Der Nazi & der Friseur
von Edgar Hilsenrath, Dramatisierung von Susanne Lietzow
Regie: Susanne Lietzow, Bühne / Kostüm: Aurel Lenfert, Video: Petra Zöpnek, Dramaturgie: Lisa Dressler.
Mit: Konstantin Lindhorst, Susi Wirth, Thomas Schneider, Raphael Gehrmann, Ralph Martin, Sebastian Reck, Timo Hastenpflug.
Dauer: 3 Stunden 15 Minuten, eine Pause

www.theater-magdeburg.de

 

Kritikenrundschau

"Mit den Aktualisierungen ist es ja so eine Sache: Wenn sie zu sehr auf der Hand liegen, wird das eher peinlich", sagt Stefan Petraschewsky auf MDR Figaro (3.5.2015). Susanne Lietzows Hilsenrath-Uraufführung in Magdeburg vermeide "deswegen" jedwede Aktualisierung: "Die Inszenierung bleibt in ihrer Zeit, bleibt in dieser Kollage-Ästhetik, fokussiert hier: die Groteske", so Petraschewsky: "Man kann sagen: Es ist nicht hier auf der Bühne nicht viel mehr hier los als auf dem berühmten Bild von George Grosz: 'Stützen der Gesellschaft'." Das sei einerseits gut so, aber über dreieinhalb Stunden eben auch sehr, sehr altbacken: "Theater-Ästhetisch bleibt das weit hinter dem aktuellen Stand zurück", auch wenn die schauspielerischen Leistungen "wirklich überzeugend" seien.

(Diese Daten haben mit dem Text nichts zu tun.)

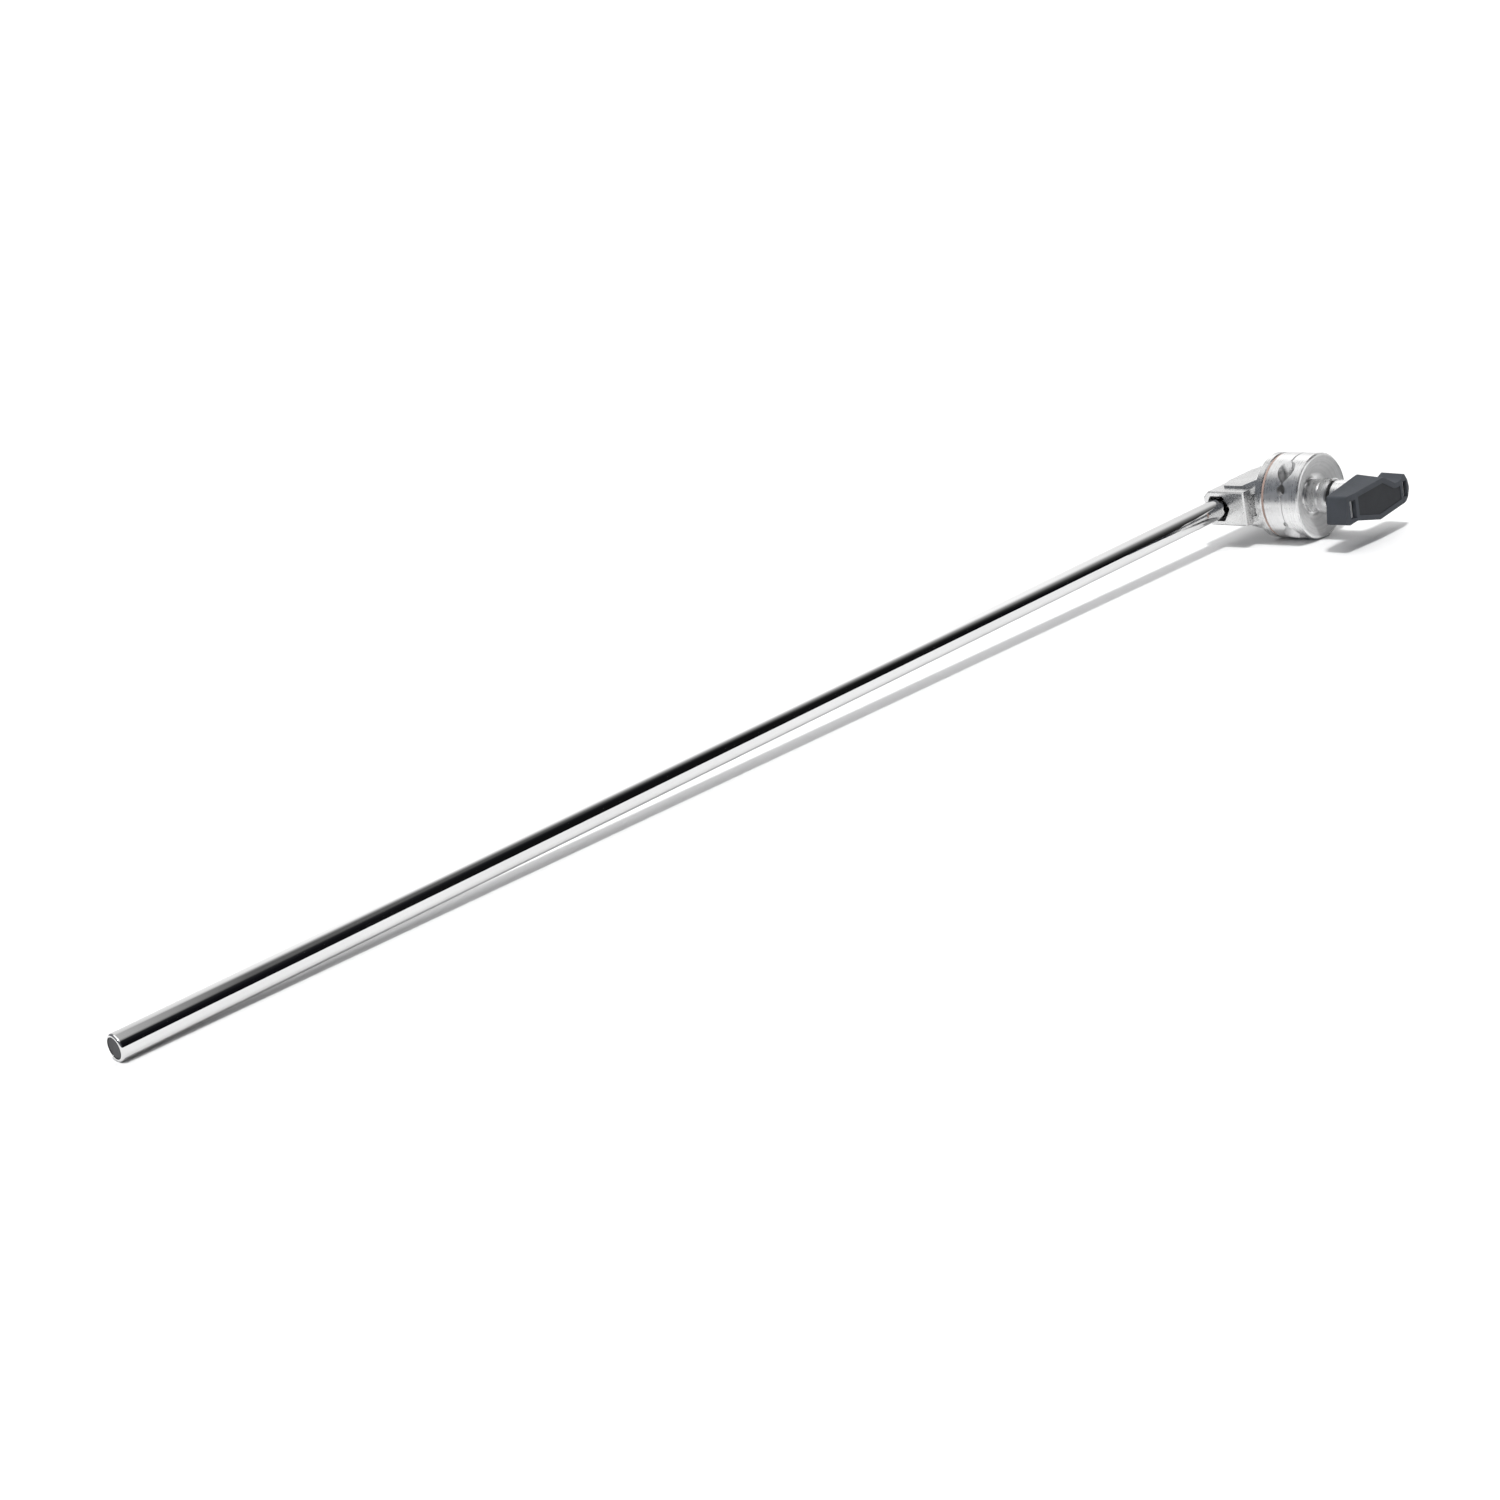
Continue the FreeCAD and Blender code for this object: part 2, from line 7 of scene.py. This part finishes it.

Edgar Hilsenrath mache es in der grandiosen Bearbeitung seines Buches von Susanne Lietzow den Zuschauern nicht leicht, schreibt Rolf-Dietmar Schmidt in der Magdeburger Volksstimme (4.5.2015). "Der Stoff ist eine Groteske, erzählt aus der Perspektive des Täters und ist mit dieser speziellen Art jüdischen Humors gespickt, den man auch unter dem Begriff Chuzpe kennt." Lietzow greife die Intention des Autors mit außerordentlichem Einfühlungsvermögen auf, "setzt das in eindrucksvolle Bilder, schockierendes, mitunter abstoßendes Geschehen um". Die Inszenierung mache auf beeindruckende Weise deutlich, "wie sich der Kreis schließt, wie Täter zu Opfern und Opfer wiederum zu Tätern werden". Fazit:  ein mutiges und ungeheuer aufrüttelndes Stück.